╭─ SOURCE MATERIAL
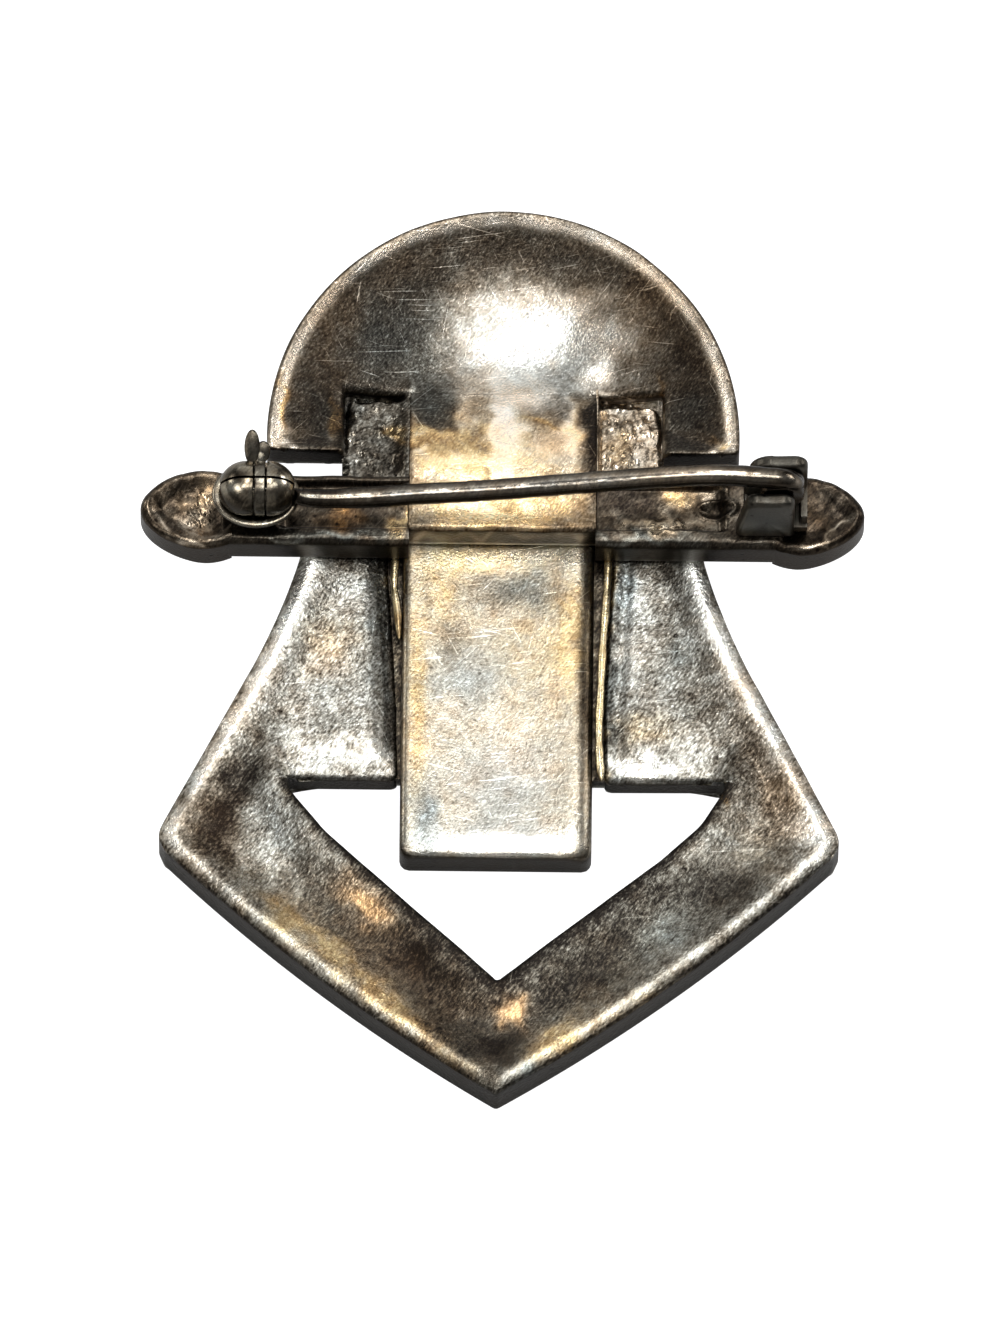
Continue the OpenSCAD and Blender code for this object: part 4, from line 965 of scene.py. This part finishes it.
# Crossbar: a side stretch on either hand, with a channel and a rounded lower rim. The mound and the
# pit are x, y, half width and half height.
bar = {
    "inner": 4.78, "neck": 14.4, "half": 1.93, "front": 2.4, "channel": 0.45, "rimIn": -1.02, "lipIn": 1.5,
    "mound": (7.9, -0.75, 2.2, 0.5), "pit": (10.95, 0.3, 0.95, 0.52), "tone": 0.88, "gold": 0.1,
    "warm": 0.3, "wallShadeTone": 0.9, "channelEnd": (11.6, 11.0),
    # The thin light rows along the lower rim (at 285,541 and 640,540) are painted highlights.
    "tonePatches": [
        (342, 517, 15, 8, 0, -0.1), (285, 541, 18, 2.5, 0, -0.34), (680, 512, 30, 10, 0, 0.08),
        (340, 505, 60, 9, 0, 0.05), (399, 522, 8, 20, 12, -0.45), (350, 537, 60, 6, 0, -0.14),
        (680, 500, 20, 15, 0, -0.38), (625, 500, 26, 14, 0, 0.1), (668, 526, 64, 9, -4, -0.34),
        (640, 540, 60, 4, -2, -0.2), (718, 497, 12, 4, 0, -0.5), (706, 506, 4, 10, 0, -0.4),
        (720, 507, 9, 6, 0, 0.12), (560, 500, 8, 30, 0, 0.25)],
    "goldPatches": [
        (342, 517, 17, 9, 0, 1.3), (399, 522, 9, 24, 10, 1.1), (680, 498, 20, 13, 0, 1.0),
        (650, 526, 50, 9, 0, 0.3)],
    "warmPatches": [(342, 517, 18, 10, 0, 2.8), (340, 538, 80, 6, 0, -1.2), (650, 540, 80, 5, 0, -0.8)],
}


# The back is sunk between its rims; on the right a mound of solder runs along it, with a ring-edged
# pit beside it: Gaussians of the distances from their middles.
def makeBarSide(s, side, hand):
    grid = boxGrid(s["inner"], s["neck"], -s["half"], s["half"], 90, 60, 0.3)
    xy = grid.reshape(-1, 2)
    x, y = xy[:, 0], xy[:, 1]
    rimIn, lipIn = s["rimIn"], s["lipIn"]
    channel = smoothStep(rimIn - 0.12, rimIn + 0.16, y) * smoothStep(lipIn + 0.12, lipIn - 0.12, y)
    channel *= smoothStep(*s["channelEnd"], x)
    back = barBack - s["channel"] * channel + handWaves(xy + side * 7, 2.4, 0.03, 31)
    back = back + handWaves(xy, 0.8, 0.012, 32)
    if side > 0:
        pitX, pitY, wide, high = s["pit"]
        ring = np.hypot((x - pitX) / wide, (y - pitY) / high)
        back += 0.3 * softSpot(xy, *s["mound"]) * (1 + 0.4 * handWaves(xy, 0.9, 1.0, 33))
        back += 0.12 * softLine(ring, 1, 0.2) - 0.32 * softLine(ring, 0, 0.7)
    back -= edgeFall(y + s["half"], 0.42) + edgeFall(s["half"] - y, 0.25) + edgeFall(s["neck"] - x, 0.1)
    front = np.full(len(xy), s["front"]) + edgeFall(y + s["half"], 0.12) + edgeFall(s["half"] - y, 0.12)
    piece = sheetSolid("bar" + hand, xy * [side, 1], gridQuads(*grid.shape[:2]), back, front)
    paintMetal(piece, s, metals["barSilver"])


hands = ((-1, "Left"), (1, "Right"))
for side, hand in hands:
    makeBarSide(bar, side, hand)

# Core of the bar behind the plate, and the dark step between the plate and the column.
barCore = {
    "box": (-4.9, 4.9, -1.0, 1.93), "steps": (30, 20), "heights": (3.6, 2.4), "tone": 0.85, "gold": 0.2,
    "wallShadeTone": 0.9,
}
makePlainSheet("barCore", barCore, metals["barSilver"])
print("crossbar made")

# Spearheads at the bar's ends. The lumps of solder are x, y, half width and half height.
spear = {
    "neck": 13.85, "length": 4.7, "high": 4.4, "front": 2.1, "round": 0.42, "lumps": (15.4, -0.2, 0.9, 1.1),
    "dishFrom": (0.25, 1.3),
    "Left": {
        "tone": 0.83, "gold": 0.05, "warm": 0.5, "wallShadeTone": 0.9, "dish": 0.45,
        # The thin light lines along the rims (at 196,549 and 160,525) are painted highlights.
        "tonePatches": [
            (205, 500, 15, 26, 20, -0.52), (190, 530, 26, 8, 28, -0.25), (184, 508, 14, 10, 0, 0.1),
            (196, 549, 26, 3, 12, -0.55), (160, 525, 3, 20, -40, -0.4), (222, 520, 8, 20, 0, 0.1)],
        "goldPatches": [(205, 500, 14, 22, 20, 0.5)],
        "warmPatches": [(205, 500, 18, 26, 20, 0.6)]},
    "Right": {
        "tone": 0.91, "gold": 0.06, "warm": 0.5, "wallShadeTone": 0.9, "dish": 0.24,
        # The thin light lines along the lower rims (at 838,528 and 812,548) are painted highlights.
        "tonePatches": [
            (838, 528, 3, 22, 42, -0.45), (812, 548, 24, 3, -14, -0.55), (800, 500, 20, 14, 0, 0.02)],
        "goldPatches": [(815, 520, 18, 20, 0, 0.3)]},
}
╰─
**PROBLEM DETAILS:**
All of the data must be returned exactly.

**SOLUTION:**
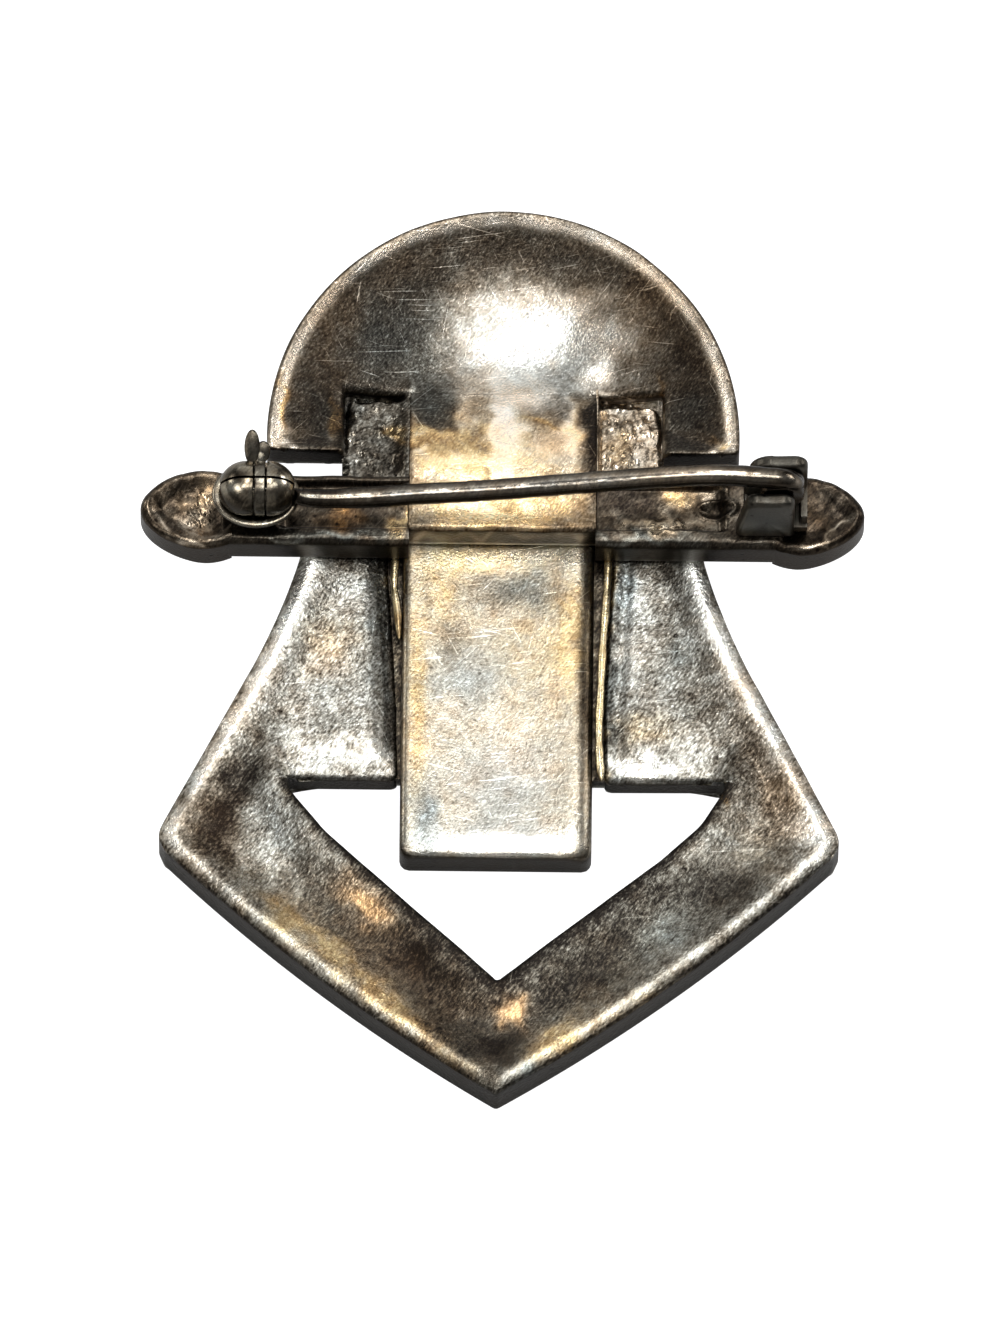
Continue the OpenSCAD and Blender code for this object: part 4, from line 965 of scene.py. This part finishes it.
# Crossbar: a side stretch on either hand, with a channel and a rounded lower rim. The mound and the
# pit are x, y, half width and half height.
bar = {
    "inner": 4.78, "neck": 14.4, "half": 1.93, "front": 2.4, "channel": 0.45, "rimIn": -1.02, "lipIn": 1.5,
    "mound": (7.9, -0.75, 2.2, 0.5), "pit": (10.95, 0.3, 0.95, 0.52), "tone": 0.88, "gold": 0.1,
    "warm": 0.3, "wallShadeTone": 0.9, "channelEnd": (11.6, 11.0),
    # The thin light rows along the lower rim (at 285,541 and 640,540) are painted highlights.
    "tonePatches": [
        (342, 517, 15, 8, 0, -0.1), (285, 541, 18, 2.5, 0, -0.34), (680, 512, 30, 10, 0, 0.08),
        (340, 505, 60, 9, 0, 0.05), (399, 522, 8, 20, 12, -0.45), (350, 537, 60, 6, 0, -0.14),
        (680, 500, 20, 15, 0, -0.38), (625, 500, 26, 14, 0, 0.1), (668, 526, 64, 9, -4, -0.34),
        (640, 540, 60, 4, -2, -0.2), (718, 497, 12, 4, 0, -0.5), (706, 506, 4, 10, 0, -0.4),
        (720, 507, 9, 6, 0, 0.12), (560, 500, 8, 30, 0, 0.25)],
    "goldPatches": [
        (342, 517, 17, 9, 0, 1.3), (399, 522, 9, 24, 10, 1.1), (680, 498, 20, 13, 0, 1.0),
        (650, 526, 50, 9, 0, 0.3)],
    "warmPatches": [(342, 517, 18, 10, 0, 2.8), (340, 538, 80, 6, 0, -1.2), (650, 540, 80, 5, 0, -0.8)],
}


# The back is sunk between its rims; on the right a mound of solder runs along it, with a ring-edged
# pit beside it: Gaussians of the distances from their middles.
def makeBarSide(s, side, hand):
    grid = boxGrid(s["inner"], s["neck"], -s["half"], s["half"], 90, 60, 0.3)
    xy = grid.reshape(-1, 2)
    x, y = xy[:, 0], xy[:, 1]
    rimIn, lipIn = s["rimIn"], s["lipIn"]
    channel = smoothStep(rimIn - 0.12, rimIn + 0.16, y) * smoothStep(lipIn + 0.12, lipIn - 0.12, y)
    channel *= smoothStep(*s["channelEnd"], x)
    back = barBack - s["channel"] * channel + handWaves(xy + side * 7, 2.4, 0.03, 31)
    back = back + handWaves(xy, 0.8, 0.012, 32)
    if side > 0:
        pitX, pitY, wide, high = s["pit"]
        ring = np.hypot((x - pitX) / wide, (y - pitY) / high)
        back += 0.3 * softSpot(xy, *s["mound"]) * (1 + 0.4 * handWaves(xy, 0.9, 1.0, 33))
        back += 0.12 * softLine(ring, 1, 0.2) - 0.32 * softLine(ring, 0, 0.7)
    back -= edgeFall(y + s["half"], 0.42) + edgeFall(s["half"] - y, 0.25) + edgeFall(s["neck"] - x, 0.1)
    front = np.full(len(xy), s["front"]) + edgeFall(y + s["half"], 0.12) + edgeFall(s["half"] - y, 0.12)
    piece = sheetSolid("bar" + hand, xy * [side, 1], gridQuads(*grid.shape[:2]), back, front)
    paintMetal(piece, s, metals["barSilver"])


hands = ((-1, "Left"), (1, "Right"))
for side, hand in hands:
    makeBarSide(bar, side, hand)

# Core of the bar behind the plate, and the dark step between the plate and the column.
barCore = {
    "box": (-4.9, 4.9, -1.0, 1.93), "steps": (30, 20), "heights": (3.6, 2.4), "tone": 0.85, "gold": 0.2,
    "wallShadeTone": 0.9,
}
makePlainSheet("barCore", barCore, metals["barSilver"])
print("crossbar made")

# Spearheads at the bar's ends. The lumps of solder are x, y, half width and half height.
spear = {
    "neck": 13.85, "length": 4.7, "high": 4.4, "front": 2.1, "round": 0.42, "lumps": (15.4, -0.2, 0.9, 1.1),
    "dishFrom": (0.25, 1.3),
    "Left": {
        "tone": 0.83, "gold": 0.05, "warm": 0.5, "wallShadeTone": 0.9, "dish": 0.45,
        # The thin light lines along the rims (at 196,549 and 160,525) are painted highlights.
        "tonePatches": [
            (205, 500, 15, 26, 20, -0.52), (190, 530, 26, 8, 28, -0.25), (184, 508, 14, 10, 0, 0.1),
            (196, 549, 26, 3, 12, -0.55), (160, 525, 3, 20, -40, -0.4), (222, 520, 8, 20, 0, 0.1)],
        "goldPatches": [(205, 500, 14, 22, 20, 0.5)],
        "warmPatches": [(205, 500, 18, 26, 20, 0.6)]},
    "Right": {
        "tone": 0.91, "gold": 0.06, "warm": 0.5, "wallShadeTone": 0.9, "dish": 0.24,
        # The thin light lines along the lower rims (at 838,528 and 812,548) are painted highlights.
        "tonePatches": [
            (838, 528, 3, 22, 42, -0.45), (812, 548, 24, 3, -14, -0.55), (800, 500, 20, 14, 0, 0.02)],
        "goldPatches": [(815, 520, 18, 20, 0, 0.3)]},
}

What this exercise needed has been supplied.